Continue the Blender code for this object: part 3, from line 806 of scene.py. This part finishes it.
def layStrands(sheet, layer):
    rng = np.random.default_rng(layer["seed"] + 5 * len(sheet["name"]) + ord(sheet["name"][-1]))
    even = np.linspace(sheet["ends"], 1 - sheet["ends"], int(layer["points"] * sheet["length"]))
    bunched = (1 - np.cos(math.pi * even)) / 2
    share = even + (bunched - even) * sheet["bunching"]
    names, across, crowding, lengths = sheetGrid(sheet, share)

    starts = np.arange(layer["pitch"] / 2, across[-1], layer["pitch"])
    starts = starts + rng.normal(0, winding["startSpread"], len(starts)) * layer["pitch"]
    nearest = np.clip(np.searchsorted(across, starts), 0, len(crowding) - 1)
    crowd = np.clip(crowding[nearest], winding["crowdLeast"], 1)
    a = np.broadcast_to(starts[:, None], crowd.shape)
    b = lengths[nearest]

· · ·

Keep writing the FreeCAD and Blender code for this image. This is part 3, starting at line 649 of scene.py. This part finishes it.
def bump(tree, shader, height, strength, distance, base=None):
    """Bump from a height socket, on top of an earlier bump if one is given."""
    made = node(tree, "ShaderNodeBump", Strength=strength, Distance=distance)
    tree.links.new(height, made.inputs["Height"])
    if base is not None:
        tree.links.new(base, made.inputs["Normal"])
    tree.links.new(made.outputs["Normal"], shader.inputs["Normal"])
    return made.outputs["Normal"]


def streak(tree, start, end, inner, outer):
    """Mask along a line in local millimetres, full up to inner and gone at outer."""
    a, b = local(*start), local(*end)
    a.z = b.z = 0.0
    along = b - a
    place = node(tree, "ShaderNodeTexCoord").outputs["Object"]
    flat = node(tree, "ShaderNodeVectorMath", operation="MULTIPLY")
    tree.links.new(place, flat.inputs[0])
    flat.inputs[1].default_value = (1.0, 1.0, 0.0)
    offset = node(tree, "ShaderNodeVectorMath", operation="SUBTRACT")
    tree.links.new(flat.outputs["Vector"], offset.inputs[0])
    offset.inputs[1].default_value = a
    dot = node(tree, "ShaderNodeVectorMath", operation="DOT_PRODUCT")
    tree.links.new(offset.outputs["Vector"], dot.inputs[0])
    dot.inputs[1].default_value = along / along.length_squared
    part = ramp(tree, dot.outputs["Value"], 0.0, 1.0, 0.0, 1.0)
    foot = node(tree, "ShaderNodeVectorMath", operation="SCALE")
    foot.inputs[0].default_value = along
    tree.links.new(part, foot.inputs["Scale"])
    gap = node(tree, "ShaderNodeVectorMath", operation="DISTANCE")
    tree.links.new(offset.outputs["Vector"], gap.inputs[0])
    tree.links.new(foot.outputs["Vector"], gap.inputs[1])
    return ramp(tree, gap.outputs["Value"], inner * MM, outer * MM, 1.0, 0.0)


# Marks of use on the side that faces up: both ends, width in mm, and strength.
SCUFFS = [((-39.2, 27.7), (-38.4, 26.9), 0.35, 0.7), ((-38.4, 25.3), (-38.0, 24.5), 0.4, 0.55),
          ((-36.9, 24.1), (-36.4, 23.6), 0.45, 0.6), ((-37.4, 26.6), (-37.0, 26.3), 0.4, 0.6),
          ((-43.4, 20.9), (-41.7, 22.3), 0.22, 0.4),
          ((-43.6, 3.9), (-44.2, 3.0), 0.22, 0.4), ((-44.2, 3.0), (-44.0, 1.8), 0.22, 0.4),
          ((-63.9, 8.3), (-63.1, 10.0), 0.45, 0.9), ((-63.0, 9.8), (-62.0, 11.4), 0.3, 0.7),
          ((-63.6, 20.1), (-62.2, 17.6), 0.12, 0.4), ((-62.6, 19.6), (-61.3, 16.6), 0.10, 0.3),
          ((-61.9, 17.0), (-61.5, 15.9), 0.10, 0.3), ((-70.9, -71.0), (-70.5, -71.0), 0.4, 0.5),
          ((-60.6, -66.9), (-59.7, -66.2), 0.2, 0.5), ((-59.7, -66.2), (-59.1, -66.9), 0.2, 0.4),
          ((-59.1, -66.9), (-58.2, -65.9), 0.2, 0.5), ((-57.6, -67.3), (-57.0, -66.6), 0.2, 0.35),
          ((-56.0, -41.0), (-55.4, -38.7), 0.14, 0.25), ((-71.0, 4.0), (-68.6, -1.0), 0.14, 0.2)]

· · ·

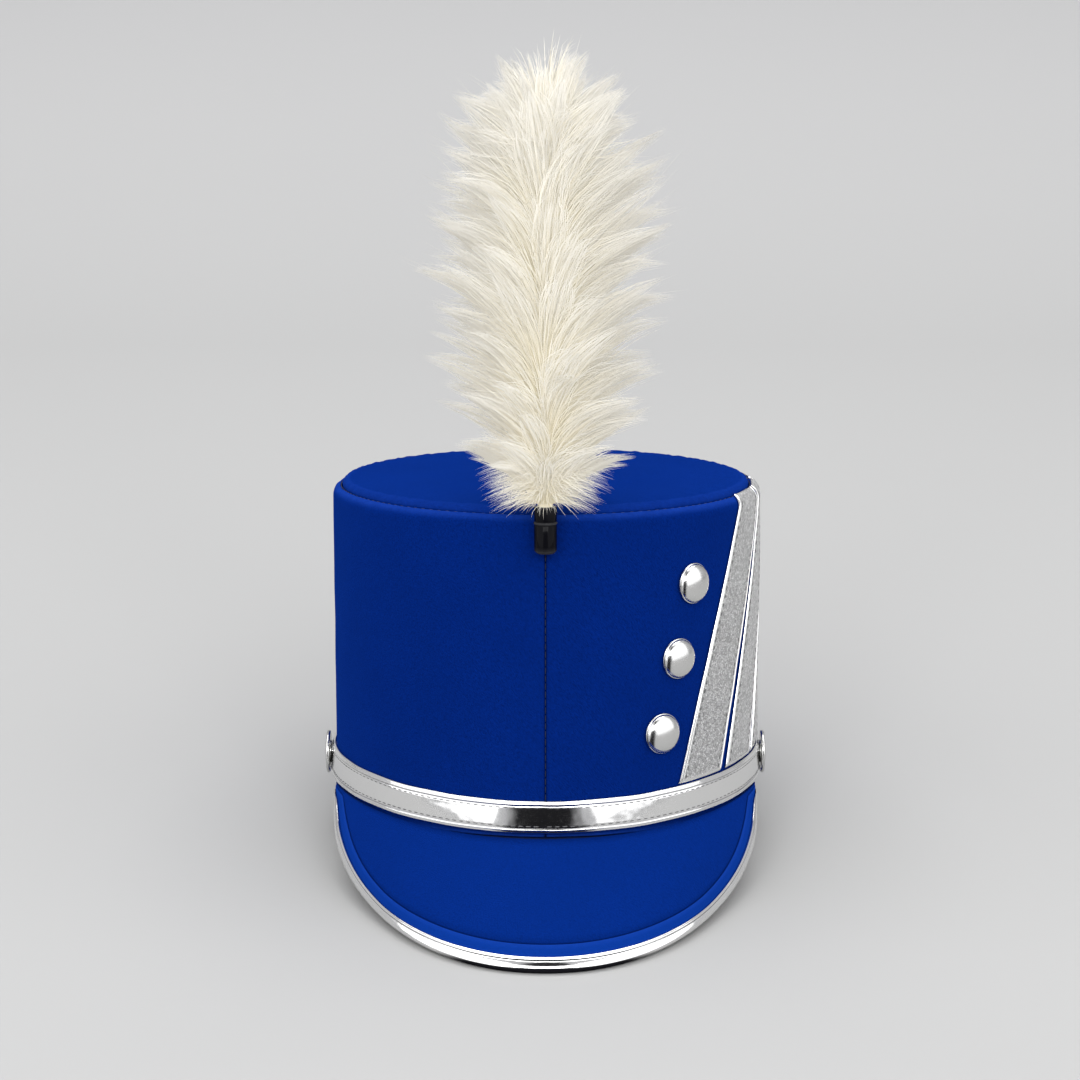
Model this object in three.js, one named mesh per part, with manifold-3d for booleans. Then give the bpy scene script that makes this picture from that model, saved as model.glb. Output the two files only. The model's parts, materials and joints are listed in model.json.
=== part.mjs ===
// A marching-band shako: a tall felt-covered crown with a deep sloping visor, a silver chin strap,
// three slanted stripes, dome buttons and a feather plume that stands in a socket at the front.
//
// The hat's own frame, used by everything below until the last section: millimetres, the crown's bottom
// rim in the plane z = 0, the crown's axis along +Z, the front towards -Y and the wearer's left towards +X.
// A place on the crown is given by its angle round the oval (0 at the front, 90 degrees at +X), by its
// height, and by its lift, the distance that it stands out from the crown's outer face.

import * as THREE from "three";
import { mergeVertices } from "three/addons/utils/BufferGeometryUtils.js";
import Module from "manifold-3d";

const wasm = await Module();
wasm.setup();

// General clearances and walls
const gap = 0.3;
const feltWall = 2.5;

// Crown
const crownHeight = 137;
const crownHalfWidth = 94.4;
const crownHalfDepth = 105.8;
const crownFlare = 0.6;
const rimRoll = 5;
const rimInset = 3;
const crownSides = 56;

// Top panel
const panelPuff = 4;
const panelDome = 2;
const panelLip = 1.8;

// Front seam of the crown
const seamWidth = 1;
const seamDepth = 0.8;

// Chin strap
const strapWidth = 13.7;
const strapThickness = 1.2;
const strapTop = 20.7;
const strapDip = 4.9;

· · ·

INSTRUCTION. With the first line being the one containing "Model this object" and the last line the one containing "const feltWall = 2.5;", transcribe exactly the lines above that fall in that range.

RIGHT ANSWER.
Model this object in three.js, one named mesh per part, with manifold-3d for booleans. Then give the bpy scene script that makes this picture from that model, saved as model.glb. Output the two files only. The model's parts, materials and joints are listed in model.json.
=== part.mjs ===
// A marching-band shako: a tall felt-covered crown with a deep sloping visor, a silver chin strap,
// three slanted stripes, dome buttons and a feather plume that stands in a socket at the front.
//
// The hat's own frame, used by everything below until the last section: millimetres, the crown's bottom
// rim in the plane z = 0, the crown's axis along +Z, the front towards -Y and the wearer's left towards +X.
// A place on the crown is given by its angle round the oval (0 at the front, 90 degrees at +X), by its
// height, and by its lift, the distance that it stands out from the crown's outer face.

import * as THREE from "three";
import { mergeVertices } from "three/addons/utils/BufferGeometryUtils.js";
import Module from "manifold-3d";

const wasm = await Module();
wasm.setup();

// General clearances and walls
const gap = 0.3;
const feltWall = 2.5;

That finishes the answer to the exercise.